No other anecdote is as gruesome as that, but his stories from this time, and as he moved up into the haemotology department are as blackly comic as you could hope, and told with the skill of a sitcom writer. Likewise, his early days in comedy – awkwardly straddling the working men’s club circuit and the alternative scene, and not quite fitting into either – is nicely told. It was those experiences, of course, which informed Phoenix Nights, and this book is likely to have you scurrying for the DVD again as it reignites fond memories of the show.
There’s a flick of the fall-out he had with Peter Kay over the series, and who took the credit, but he doesn’t go much beyond a few pointed comments (the best of which comes when he was refused permission to release the songs he performed as Phoenix compere Jerry: ‘It wasn’t possible,’ he writes. ‘Although they are available on a CD called The Best of Peter Kay So Far’). Similarly, he accepts that he behaved badly during his first marriage, but skips over it. This is not a tell-all autobiography by any means.

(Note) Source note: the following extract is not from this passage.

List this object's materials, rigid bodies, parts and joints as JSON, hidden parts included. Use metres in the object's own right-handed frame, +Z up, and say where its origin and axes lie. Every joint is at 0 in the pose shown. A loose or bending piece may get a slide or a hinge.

Once Spikey achieves success, the book gets scrappy again, with chapters explaining how fantastic it was to work on all the shows he did – even Chain Letters – and several that read like Christmas round-robins, explaining what happened to all the animals he kept, or his domestic arrangements, all inconsequential, and again embellished with gags. It reinforces his ‘ordinary bloke’ persona, though. And there is a particularly touching chapter at the end of the book when he describes his late brother Pete’s health problems.
Spikey’s fans will presumably love the homely humour and (largely) jaunty tone of the book; while for others it may prove a mixed bag. But it’s an enjoyable Christmas read with no greater ambitions to be anything more.